For the meat filling:
2 tablespoons vegetable oil or butter
1 large or 2 small onions, diced (about 2 cups)
3 cloves garlic, chopped
1½ pounds ground beef
1 tablespoon curry powder
1½ teaspoons Kosher salt, or 1 teaspoon fine salt
1 teaspoon ground coriander
½ teaspoon ground ginger
½ teaspoon cinnamon
½ teaspoon herbes de Provence (optional)
2 slices sturdy white bread, (about 3 ounces) soaked in water
1 lemon
2 to 4 tablespoons chutney or apricot jam
2 tablespoons slivered almonds
4 bay leaves

For the topping:
½ cup cream
½ cup plain yogurt
2 eggs
½ teaspoon Kosher salt, or ¼ teaspoon table salt

Mix all ingredients together

Alternate topping (egg free):
3 tablespoons butter
3 tablespoons flour
1 ½ cups milk
½ teaspoon Kosher salt, or ¼ teaspoon fine salt
¼ teaspoon turmeric
¼ cup plain yogurt or sour cream

Melt the butter in a saucepan and add the flour, stirring and cooking for one minute. Stir in the turmeric and salt, then add the milk in a steady stream whisking the entire time.
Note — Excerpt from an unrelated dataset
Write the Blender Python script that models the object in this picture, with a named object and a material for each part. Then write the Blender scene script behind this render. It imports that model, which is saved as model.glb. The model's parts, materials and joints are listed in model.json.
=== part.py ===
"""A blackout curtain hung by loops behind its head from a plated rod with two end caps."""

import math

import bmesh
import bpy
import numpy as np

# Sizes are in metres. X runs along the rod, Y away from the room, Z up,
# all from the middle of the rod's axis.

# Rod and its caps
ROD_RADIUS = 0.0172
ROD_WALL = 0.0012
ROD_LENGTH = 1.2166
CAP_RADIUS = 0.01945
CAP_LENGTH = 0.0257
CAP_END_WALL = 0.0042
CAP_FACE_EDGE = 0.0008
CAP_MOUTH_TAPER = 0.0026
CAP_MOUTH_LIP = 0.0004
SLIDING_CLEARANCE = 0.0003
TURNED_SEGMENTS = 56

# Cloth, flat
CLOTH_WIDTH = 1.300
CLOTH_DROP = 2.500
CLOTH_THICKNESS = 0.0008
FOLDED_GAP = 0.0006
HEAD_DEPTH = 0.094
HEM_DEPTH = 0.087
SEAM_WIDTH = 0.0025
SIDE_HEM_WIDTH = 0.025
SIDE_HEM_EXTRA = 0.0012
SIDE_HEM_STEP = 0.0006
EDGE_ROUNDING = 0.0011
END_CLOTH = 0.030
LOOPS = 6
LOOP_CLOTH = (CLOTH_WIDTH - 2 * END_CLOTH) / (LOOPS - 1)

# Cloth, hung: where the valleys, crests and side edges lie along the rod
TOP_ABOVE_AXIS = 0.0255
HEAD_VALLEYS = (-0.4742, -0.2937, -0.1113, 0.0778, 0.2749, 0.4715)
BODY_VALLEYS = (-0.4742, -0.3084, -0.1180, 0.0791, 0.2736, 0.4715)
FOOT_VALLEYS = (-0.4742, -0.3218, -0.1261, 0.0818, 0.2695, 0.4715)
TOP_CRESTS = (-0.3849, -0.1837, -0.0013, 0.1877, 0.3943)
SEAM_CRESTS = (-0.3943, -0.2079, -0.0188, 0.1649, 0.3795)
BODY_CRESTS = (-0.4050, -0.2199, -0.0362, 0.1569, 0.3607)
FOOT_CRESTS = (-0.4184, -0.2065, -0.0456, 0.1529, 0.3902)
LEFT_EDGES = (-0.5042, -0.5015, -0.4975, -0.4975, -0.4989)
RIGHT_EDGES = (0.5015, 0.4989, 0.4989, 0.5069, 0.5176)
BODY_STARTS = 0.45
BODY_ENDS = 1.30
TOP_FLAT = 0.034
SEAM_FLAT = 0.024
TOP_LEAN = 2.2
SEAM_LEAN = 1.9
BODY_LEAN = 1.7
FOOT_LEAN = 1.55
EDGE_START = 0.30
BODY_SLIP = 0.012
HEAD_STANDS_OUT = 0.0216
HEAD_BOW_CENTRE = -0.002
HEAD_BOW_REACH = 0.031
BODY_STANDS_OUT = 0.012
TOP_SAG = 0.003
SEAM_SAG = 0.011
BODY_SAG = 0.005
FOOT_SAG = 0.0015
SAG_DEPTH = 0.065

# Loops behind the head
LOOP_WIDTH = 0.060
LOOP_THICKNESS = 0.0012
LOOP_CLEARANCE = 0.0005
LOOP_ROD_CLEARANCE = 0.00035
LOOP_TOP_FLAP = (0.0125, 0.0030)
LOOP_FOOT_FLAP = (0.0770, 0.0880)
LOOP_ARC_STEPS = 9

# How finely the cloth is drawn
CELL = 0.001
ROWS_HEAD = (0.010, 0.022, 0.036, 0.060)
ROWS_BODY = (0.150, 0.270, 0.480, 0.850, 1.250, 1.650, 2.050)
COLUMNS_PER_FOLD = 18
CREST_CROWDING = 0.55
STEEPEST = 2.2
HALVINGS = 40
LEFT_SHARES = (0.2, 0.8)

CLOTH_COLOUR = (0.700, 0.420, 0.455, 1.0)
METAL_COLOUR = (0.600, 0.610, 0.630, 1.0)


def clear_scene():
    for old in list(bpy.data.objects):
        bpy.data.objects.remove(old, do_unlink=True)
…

Bring to a simmer and continue to simmer for one minute until thickened. Remove from heat and stir in the yogurt or sour cream.

Directions

Preheat the oven to 375 degrees. Choose a large sauté pan and melt the butter or oil over medium heat. Add the onions and garlic and sauté for 5 minutes, or until they are softened and translucent. Add the beef to the pan, chopping and stirring with a wooden spoon until the beef is finely crumbled and the fat has rendered. At this point you may want to remove some of the fat if there seems to be an excess amount in the pan.
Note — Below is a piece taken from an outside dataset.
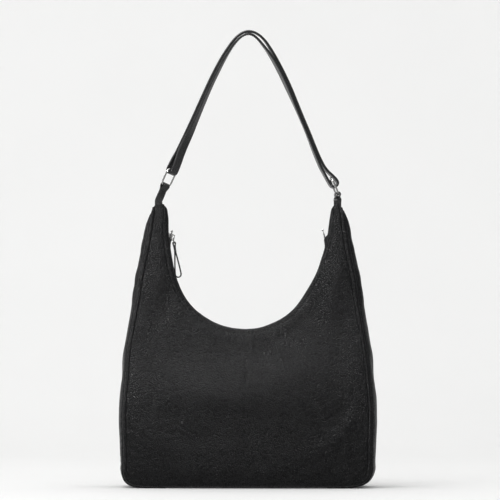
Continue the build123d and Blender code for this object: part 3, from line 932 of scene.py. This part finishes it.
def build_panel(name, node_name, facing_y, seed):
    """Leather panel with its lip stitches; returns its grid and normals."""
    grid, from_lip, from_seam = panel_grid(PANEL_HALF_ROWS, PANEL_COLUMNS, facing_y)
    if CLOTH_FIELD is not None:
        move = smooth_grid(CLOTH_FIELD(grid), 8)
        free = ease(np.minimum(from_lip * 0.5, from_seam * 0.17) / 12.0)[..., None]
        grid = grid + move * 0.45 * free * ease((grid[..., 2:3] - 8) / 100)
    relief = panel_relief(grid, from_lip, from_seam, seed)
    if facing_y == FRONT:
        relief += dart_relief(grid[..., 0], grid[..., 2])
    grid = grid + outward_normals(grid, 1, facing_y) * relief[..., None]
    normal = outward_normals(grid, 1, facing_y)
    column = np.argmin(np.abs(from_lip - LIP_STITCH_AT), axis=1)
    rows = np.arange(len(grid))
    stitches = stitches_along(grid[rows, column], normal[rows, column],
                              pitch=3.3, length=2.5, radius=0.30)
    turned = turn_edges(grid, normal, radius=1.25, angle=118, tail=3.5)
    turned[..., 2] = np.maximum(turned[..., 2], BASE_Z)
    ob = sheet(name, turned, BODY_LEATHER, SKIN, flip=facing_y == BACK)
    register(ob, "bag", "pebbled_leather", node_name)
    sewn = sew(name + "_lip_stitches", stitches, radius=0.30, sides=8)
    register(sewn, "bag", "strap_leather")
    return grid, normal


FRONT_GRID, FRONT_NORMAL = build_panel("front_panel_leather", "front_panel", FRONT, 3.1)
BACK_GRID, BACK_NORMAL = build_panel("back_panel_leather", "back_panel", BACK, 41.7)


# ------------------------------------------------------------------ gussets and base
def gusset_relief(grid, seed):
    _, y, z = np.moveaxis(grid, -1, 0)
    half = strip_half(z)
    from_edge = half - np.abs(y)
    wander = fbm(grid, 40, seed, 2)
    above_base = clamp((z - 10) / 15)
    relief = 0.6 * wander * clamp(from_edge / 12) * clamp((z - 8) / 20)
    # cross wrinkles that run in from the seams, strongest low down
    relief += (0.18 * (bell(z - 55, 60.0) + 0.35) * ripple(z, 11.0, 6 * wander)
               * bell(from_edge - 4, 7.0) * above_base)
    relief += 0.12 * ripple(z, 6.5, 9 * wander) * bell(from_edge, 3.5) * above_base
    # the edges sink into the seams
    relief -= 0.9 * bell(from_edge, 2.4) * above_base * clamp(half / 12)
    # a soft fold down the middle of the strip
    relief -= (1.3 * bell(y, 9.0) * clamp((z - 90) / 70) * clamp((350 - z) / 60)
               * clamp(half / 20))
    return relief


def build_gusset(name, node_name, side, seed):
    grid = gusset_grid(side)
    if CLOTH_FIELD is not None:
        move = smooth_grid(CLOTH_FIELD(grid), 3)
        across = np.abs(np.linspace(-1, 1, GUSSET_COLUMNS))[None, :, None]
        fade = clamp((1 - across) * 5) * clamp((grid[..., 2:3] - 6) / 14)
        grid = grid + smooth_grid(np.clip(move, -0.8, 0.3), 10) * fade
    normal = outward_normals(grid, 0, side, GUSSET_MIDDLE)
    grid = grid + normal * gusset_relief(grid, seed)[..., None]
    turned = turn_edges(grid, outward_normals(grid, 0, side, GUSSET_MIDDLE))
    turned[..., 2] = np.maximum(turned[..., 2], 0.3)
    # the turned edges meet at the middle near the horn, never past it
    middle = turned.shape[1] // 2
    turned[:, :middle, 1] = np.minimum(turned[:, :middle, 1], -0.05)
    turned[:, middle:, 1] = np.maximum(turned[:, middle:, 1], 0.05)
    ob = sheet(name, turned, BODY_LEATHER, SKIN, flip=side == RIGHT)
    # the turned edge under the corner lies flat on the table
    for vertex in ob.data.vertices:
        vertex.co.z = max(vertex.co.z, 0.00005)
    register(ob, "bag", "pebbled_leather", node_name)
    return grid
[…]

Add all of the spices, give the beef another stir, and sauté for a minute to bloom the spices. Drain the bread and squeeze the water out with your hands, it should be soft enough that when you squeeze out the water with your hands you can then crumble it right into the pan.
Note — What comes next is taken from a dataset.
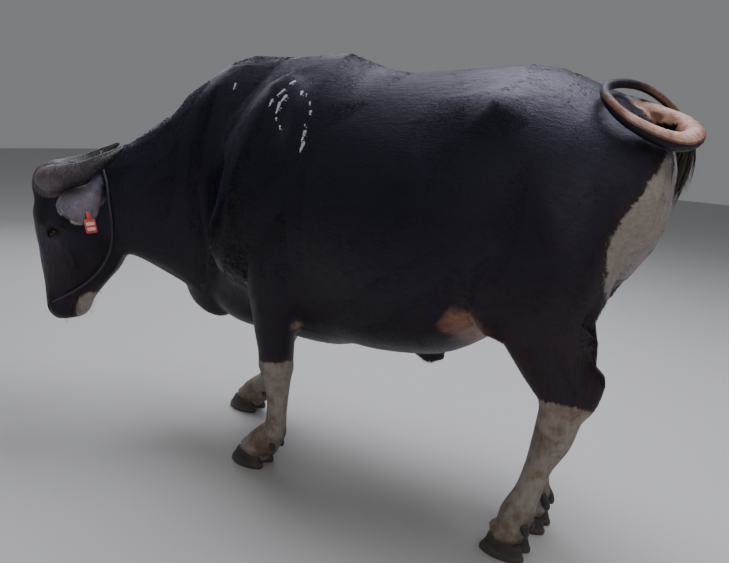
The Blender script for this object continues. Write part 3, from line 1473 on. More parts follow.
def on_leg(co, rows):
    """Whether each point is on a leg, and how far it is behind the leg's middle."""
    middle_x, middle_y = bend_of(rows, co[:, 2])
    off = np.hypot((co[:, 0] - middle_x) * 0.6, co[:, 1] - middle_y)
    return (off < 0.085) & (co[:, 2] < 0.6), co[:, 0] - middle_x


def pale_distance(co):
    """How far inside the edge of a pale marking each point is; less than 0 is outside."""
    side_way = np.where(co[:, 1] > 0, 1, 0)
    table = np.array(RUMP_EDGE)
    edge = np.interp(co[:, 2], table[:, 0], table[:, 1]) - 0.012 - 0.06 * side_way
    rump = np.minimum(np.minimum(co[:, 0] - edge, co[:, 2] - 0.745), 1.13 - co[:, 2])
    inner = np.minimum(np.minimum(co[:, 0] - 0.955, 0.105 - np.abs(co[:, 1])), 0.9 - co[:, 2])
    inner = np.minimum(inner, co[:, 2] - 0.6)
    pale = np.maximum(rump, inner)
    for side in (LEFT, RIGHT):
        here, dx = on_leg(co, fore_leg_rows(side))
        edge = 0.392 + 0.2 * np.abs(dx + 0.01) - 0.05 * dx
        pale = np.where(here, np.maximum(pale, edge - co[:, 2]), pale)
        here, dx = on_leg(co, hind_leg_rows(side))
        edge = 0.492 - 0.3 * np.clip(dx - 0.03, 0, 1) - 0.12 * np.clip(-dx, 0, 1)
        pale = np.where(here, np.maximum(pale, edge - co[:, 2]), pale)
    places = head_places(co)
    off = (places[:, :2] - (0.487, -0.088)) / (0.06, 0.046)
    chin = (1 - np.linalg.norm(off, axis=1)) * 0.045
    chin = np.where(on_the_head(co), chin, -1)
    return np.clip(np.maximum(pale, chin), -0.2, 0.2)


def tail_place(co):
    """Whether each point belongs to the tail, and its share along it."""
    near_tail = (co[:, 0] > 0.93) & (co[:, 2] > 1.08) & (np.abs(co[:, 1]) < 0.24)
    far, share = np.full(len(co), 9.0), np.zeros(len(co))
    far[near_tail], share[near_tail] = line_distance(co[near_tail], tail_path[::4])
    radius = np.interp(share, np.linspace(0, 1, len(tail_radii)), tail_radii)
    return (far < radius + 0.006) & (share > 0.1) & ((co[:, 2] > 1.185) | (share > 0.24)), share


COIL_MIDDLE = np.array((1.075, -0.06, 1.235))


def tail_bare(co, normal):
    """Bare tan skin on the inside of the tail's coil, most at its thick end."""
    on_tail, share = tail_place(co)
    inward = unit(COIL_MIDDLE + (0, 0, 0.08) - co)
    facing = (normal * inward).sum(1) * 0.8 + normal[:, 2] * 0.5
    root = step(share, 0.08, 0.12) * (1 - step(share, 0.2, 0.26)) * step(normal[:, 2], -0.1, 0.5)
    thick_end = step(share, 0.13, 0.2) * (1 - step(share, 0.46, 0.62))
    late = 0.45 * step(share, 0.66, 0.74) * (1 - step(share, 0.86, 0.94))
    around = np.maximum(thick_end * step(facing, -0.95, -0.3), late * step(facing, -0.6, 0.05))
    return np.maximum(around, root) * on_tail


def flank_tan(co):
    """Thin warm skin in the fold between belly and thigh, in the groin and behind the elbow."""
    folded = both_sides(co, 1)
    fold = bell(folded, (0.725, 0.235, 0.645), (0.05, 0.09, 0.05))
    groin = bell(folded, (0.8, 0.08, 0.64), (0.14, 0.11, 0.1))
    armpit = bell(folded, (0.165, 0.19, 0.52), (0.022, 0.04, 0.022))
    pouch = bell(folded, (0.905, 0.0, 0.6), (0.055, 0.06, 0.16))
    return np.clip((1.3 * fold + 1.1 * groin + 0.6 * armpit) * (1 - 0.8 * pouch), 0, 0.78)


def brown_share(co):
    """The black warms to brown low on the belly, down the hind legs and round the rump patch."""
    low = 1 - step(co[:, 2], 0.5, 0.95)
    behind = step(co[:, 0], 0.55, 1.05)
    return np.clip(0.35 * low + 0.75 * low * behind + 0.25 * behind * (1 - step(co[:, 2], 0.9, 1.2)), 0, 1)


def ear_share(co):
    """1 on the ears, 0 away from them."""
    share = np.zeros(len(co))
    for side in (LEFT, RIGHT):
        out, back, across = (np.array(way) for way in ear_axes(side))
        rel = co - np.array(ear_root(side))
        along = rel @ out
        off = np.hypot(rel @ back, rel @ across)
        here = (off < 0.036 + 0.45 * np.clip(along, 0, 0.1)) & (along < EAR_LENGTH + 0.02)
        share = np.maximum(share, step(along, 0.02, 0.045) * here)
    return share


def bare_share(co):
    """Hairless dark skin: the nose pad, the rims of the lids, the lips' edge and the vent."""
    places = both_sides(head_places(co))
    down, ahead, out = places.T
    pad = step(down, 0.436, 0.452) * step(ahead, -0.012, 0.004) * (1 - step(out, 0.052, 0.066))
    lip = bell(places, (0.5, -0.012, 0.0), (0.012, 0.012, 0.06))
    vent = bell(co, (1.138, 0.0, 1.112), (0.04, 0.014, 0.024))
    rims = np.zeros(len(co))
    for side in (LEFT, RIGHT):
        axis, along, up = (np.array(way) for way in eye_plane(side))
        rel = co - np.array(eye_centre(side))
        u, v = rel @ along, rel @ up
        oval = np.sqrt((u / 0.0225) ** 2 + (v / 0.0135) ** 2)
        rims = np.maximum(rims, (1 - step(oval, 0.92, 1.18)) * (rel @ axis > 0.004))
    rims = rims * (np.linalg.norm(co - np.array(POLL), axis=1) < 0.5)
    return np.where(on_the_head(co), np.clip(np.maximum.reduce([pad, lip, rims]), 0, 1), vent)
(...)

Stir the bread vigorously into the meat mixture to break up the clumps. Directly zest the lemon right into the pan and then cut it in half, squeezing the juice into the pan as well. Stir in the almonds, jam or chutney, 2 tablespoons at a time, to your taste (for sweetness). Taste for seasoning and adjust the salt if necessary. It should have a good balance between spicy and sweet, but not be overpoweringly sweet.

To assemble: Choose an 8 x 8 or 9 x 9 baking pan or casserole dish. A cast iron pan of a similar size can be used as well. Scrape the filling into the pan and smooth the top. Pour the topping over and poke your bay leaves into it. Bake for 35 to 40 minutes. The edges will be bubbling just a bit and will be turning golden. Serve with South African Yellow Rice.

 


South African Yellow Rice/Geelrys

 Geelrys literally translates to “yellow rice.” This beautiful sunny dish of rice spiced with turmeric, cinnamon, and studded with raisins would be a lovely accompaniment for any meal, but it is especially welcome and the standard accompaniment to Bobotie. Basmati rice is preferred, but you can really use any type of white rice that you have in your pantry.

Ingredients

3 cups water
1½ cups basmati rice, rinsed and drained
¼ cup raisins, preferably golden or sultanas
1 cinnamon stick
1 teaspoon Kosher salt, or ½ teaspoon fine salt
½ teaspoon turmeric
1 to 2 tablespoons of butter
Lyle’s Golden Syrup or honey to garnish

Directions

Bring the water to a boil and add all ingredients, cook as you usually would cook rice – or use a rice cooker. Fluff rice and place in a serving bowl. Garnish with a few pats of butter and a drizzle of Lyle’s Golden Syrup. If you don’t have Lyle’s and don’t wish to buy it, you could always substitute honey.